The 6th annual T100 ‘walking, talking and making’ 12-day festival, T100 Calling, has been put together by Purfleet-On-Thames -based internationally renowned arts company, Kinetika. This year, the festival, T100 Calling, is focusing on mandalas. It is about to go full steam ahead, and families among the Thurrock community are bracing themselves to get onboard. And it’s hoped their energy will inspire and unite households across the entire country.

The ‘new normal’ we are all getting used to will not hamper this drive, to the contrary, it will enhance it, galvanize it.

The festival will kick-off on September 12, with a series of workshops and walks each focusing on different, important community issues, including plastic pollution and food sustainability. The focus will shift sharply to the town of Grays when it embraces a spring clean with a difference on Saturday, September 19.

Along with the help of eco-friendly warriors, Thames 21, a band of volunteers determined to protect the local environment and clean up the Thames, have been fishing out plastic bottles from the estuary since last October. These bottles will be shaped and transformed into various mandalas, which families in Thurrock can craft within their own homes.

It will give families the opportunity to make something spiritual in their own backyards, a sacred space which will aid meditation and propel this unique community project forward. It will also get the community involved in social action projects to help their neighbours and clean-up their neighbourhoods, like litter-picking collections for mandala materials.

Special workshops will be laid on to guide families through how they create their own mandala, and be part of this ever-growing international movement.

We’re inviting journalists to get involved with this groundbreaking project and see for themselves the potential by coming down to Grays on September 19.

And for those residents wanting to get involved in the art of mandala making, there is a link attached to tell you all you need to know about how to transform unwanted, old, everyday materials – from worn shoes to slabs of concrete, used bricks, etc. – into something special, with spiritual significance.

Ali Pretty, artistic director at Kinetika, couldn’t be more excited about the potential of this year’s festival.

She said: “It’s so important to focus on the optimism being generated by T100 Calling, especially in a time of national crisis like this.
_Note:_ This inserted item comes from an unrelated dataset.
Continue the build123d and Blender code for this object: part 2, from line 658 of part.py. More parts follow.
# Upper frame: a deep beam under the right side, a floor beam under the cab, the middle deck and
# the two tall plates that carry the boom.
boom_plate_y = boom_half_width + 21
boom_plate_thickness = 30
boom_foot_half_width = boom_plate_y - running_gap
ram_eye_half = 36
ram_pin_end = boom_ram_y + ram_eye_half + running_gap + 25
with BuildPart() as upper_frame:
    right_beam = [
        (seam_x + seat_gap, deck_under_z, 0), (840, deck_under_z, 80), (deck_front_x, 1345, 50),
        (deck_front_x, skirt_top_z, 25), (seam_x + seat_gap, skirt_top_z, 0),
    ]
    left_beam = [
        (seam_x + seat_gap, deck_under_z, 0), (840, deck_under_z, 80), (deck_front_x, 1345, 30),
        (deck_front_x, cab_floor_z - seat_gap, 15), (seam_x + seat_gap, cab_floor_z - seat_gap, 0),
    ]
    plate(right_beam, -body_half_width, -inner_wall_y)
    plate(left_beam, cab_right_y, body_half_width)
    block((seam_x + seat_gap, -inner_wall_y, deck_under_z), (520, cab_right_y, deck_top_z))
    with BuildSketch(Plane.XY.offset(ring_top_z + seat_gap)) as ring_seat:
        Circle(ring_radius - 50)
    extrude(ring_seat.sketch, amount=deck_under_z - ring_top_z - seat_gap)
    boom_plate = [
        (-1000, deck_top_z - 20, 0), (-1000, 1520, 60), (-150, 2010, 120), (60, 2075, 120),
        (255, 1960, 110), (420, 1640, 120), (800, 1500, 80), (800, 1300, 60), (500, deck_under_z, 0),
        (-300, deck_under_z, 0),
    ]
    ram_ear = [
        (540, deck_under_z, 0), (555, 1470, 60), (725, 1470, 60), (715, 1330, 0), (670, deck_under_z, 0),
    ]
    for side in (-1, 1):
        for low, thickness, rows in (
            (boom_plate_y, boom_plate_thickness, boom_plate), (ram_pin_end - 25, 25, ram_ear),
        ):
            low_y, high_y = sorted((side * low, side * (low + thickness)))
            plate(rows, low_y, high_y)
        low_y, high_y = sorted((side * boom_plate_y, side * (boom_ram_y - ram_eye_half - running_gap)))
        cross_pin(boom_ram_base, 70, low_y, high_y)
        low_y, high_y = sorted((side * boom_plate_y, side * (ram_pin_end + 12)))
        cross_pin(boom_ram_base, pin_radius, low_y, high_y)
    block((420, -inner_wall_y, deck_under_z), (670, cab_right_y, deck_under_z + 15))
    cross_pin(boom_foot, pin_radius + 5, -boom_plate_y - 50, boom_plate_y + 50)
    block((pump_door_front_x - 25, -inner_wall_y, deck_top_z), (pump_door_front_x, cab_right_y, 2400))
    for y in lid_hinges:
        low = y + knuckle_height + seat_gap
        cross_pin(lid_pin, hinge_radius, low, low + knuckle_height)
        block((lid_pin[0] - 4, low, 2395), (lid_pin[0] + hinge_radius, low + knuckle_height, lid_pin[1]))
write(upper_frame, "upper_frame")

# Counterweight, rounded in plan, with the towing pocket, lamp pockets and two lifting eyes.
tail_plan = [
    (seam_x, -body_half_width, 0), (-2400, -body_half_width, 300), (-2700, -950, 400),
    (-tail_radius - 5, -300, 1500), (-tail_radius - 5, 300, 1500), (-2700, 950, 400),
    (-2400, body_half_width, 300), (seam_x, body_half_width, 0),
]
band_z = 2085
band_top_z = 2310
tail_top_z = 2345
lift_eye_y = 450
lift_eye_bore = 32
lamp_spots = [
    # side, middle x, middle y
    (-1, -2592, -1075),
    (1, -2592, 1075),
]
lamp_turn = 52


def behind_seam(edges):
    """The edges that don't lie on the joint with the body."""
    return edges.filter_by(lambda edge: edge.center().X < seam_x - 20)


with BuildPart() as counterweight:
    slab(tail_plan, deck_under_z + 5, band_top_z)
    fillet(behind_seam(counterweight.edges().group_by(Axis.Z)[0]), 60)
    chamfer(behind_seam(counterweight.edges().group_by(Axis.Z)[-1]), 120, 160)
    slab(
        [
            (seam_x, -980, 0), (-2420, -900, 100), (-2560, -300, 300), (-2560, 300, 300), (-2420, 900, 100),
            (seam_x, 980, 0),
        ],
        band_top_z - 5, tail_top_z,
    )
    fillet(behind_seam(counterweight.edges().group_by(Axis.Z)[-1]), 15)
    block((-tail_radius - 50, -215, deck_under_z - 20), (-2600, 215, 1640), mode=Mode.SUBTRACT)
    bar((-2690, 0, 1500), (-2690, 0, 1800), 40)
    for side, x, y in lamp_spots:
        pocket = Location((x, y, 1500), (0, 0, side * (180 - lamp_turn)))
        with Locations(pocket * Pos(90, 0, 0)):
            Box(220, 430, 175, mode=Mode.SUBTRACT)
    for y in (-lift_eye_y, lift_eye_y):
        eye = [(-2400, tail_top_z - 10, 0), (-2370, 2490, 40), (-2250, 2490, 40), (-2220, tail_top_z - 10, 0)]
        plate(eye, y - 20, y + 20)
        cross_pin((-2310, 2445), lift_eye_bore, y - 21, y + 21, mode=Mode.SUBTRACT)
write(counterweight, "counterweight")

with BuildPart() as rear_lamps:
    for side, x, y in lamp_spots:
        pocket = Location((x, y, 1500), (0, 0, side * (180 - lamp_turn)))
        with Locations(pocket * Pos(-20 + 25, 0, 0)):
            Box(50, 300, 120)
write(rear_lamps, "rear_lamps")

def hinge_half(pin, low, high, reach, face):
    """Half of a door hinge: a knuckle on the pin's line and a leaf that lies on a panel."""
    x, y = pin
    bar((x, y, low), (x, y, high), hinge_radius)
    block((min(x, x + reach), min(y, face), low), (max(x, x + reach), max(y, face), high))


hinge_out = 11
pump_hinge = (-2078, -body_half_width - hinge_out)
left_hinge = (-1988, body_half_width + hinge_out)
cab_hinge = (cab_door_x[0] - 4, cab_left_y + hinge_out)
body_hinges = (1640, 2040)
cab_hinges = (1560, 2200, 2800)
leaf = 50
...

“People are realising, and have realised now, the importance of community and are being inspired to take part in significant local movements, such as this T100 Calling.

“We’ve all had to adapt to a ‘new normal‘, and this in fact makes the whole event more powerful than ever before. We are not going back to the ‘old normal’, instead we’re all becoming more involved in our communities, making a difference to protect our environments while embracing an exciting ‘new normal’ which presents a unique opportunity to make a real difference to the way we choose to live in future.
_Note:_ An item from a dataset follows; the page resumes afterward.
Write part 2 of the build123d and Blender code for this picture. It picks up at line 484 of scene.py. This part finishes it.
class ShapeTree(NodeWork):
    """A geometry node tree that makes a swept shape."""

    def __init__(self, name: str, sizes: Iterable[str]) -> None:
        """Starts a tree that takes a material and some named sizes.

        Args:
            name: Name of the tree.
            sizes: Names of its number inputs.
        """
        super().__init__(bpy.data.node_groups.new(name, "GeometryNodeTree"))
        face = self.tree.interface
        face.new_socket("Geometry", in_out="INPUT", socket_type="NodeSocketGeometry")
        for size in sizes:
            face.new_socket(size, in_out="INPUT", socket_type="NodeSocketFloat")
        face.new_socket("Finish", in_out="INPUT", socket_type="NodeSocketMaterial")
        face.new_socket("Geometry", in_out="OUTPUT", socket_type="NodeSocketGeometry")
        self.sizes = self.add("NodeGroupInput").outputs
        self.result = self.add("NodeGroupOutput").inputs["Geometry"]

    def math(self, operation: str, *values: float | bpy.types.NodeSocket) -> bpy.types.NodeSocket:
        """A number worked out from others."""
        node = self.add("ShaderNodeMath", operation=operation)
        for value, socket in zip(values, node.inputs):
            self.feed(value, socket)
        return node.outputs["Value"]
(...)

“We are genuinely so excited about the volume of people who can get on board with this, it’ll turn something old and used by families (everyday materials) into something new and magical (mandalas).”

This year’s festival is partly drawing on the inspiration of the Thurrock CVS’s hugely successful OurRoad volunteer-driven movement which ignited the Thurrock community during lockdown.

Postcards were made available to EVERY SINGLE household in the borough in an incredible effort to bring people together, as they have never been before.

Residents exchanged postcards, Facebook messages, phone numbers, then formed friendships and shared problems…It got neighbours talking, people looking out for each other, communicating in an intimate community-led way echoing how life used to be when people genuinely made time for each other.

It’s hoped this year’s T100 Calling will be every bit as sparkling, building on a movement that started in Thurrock, and now aims to engage people from across the whole country in an artistic movement creating harmony, through change and togetherness – and some wonderful pieces of art too!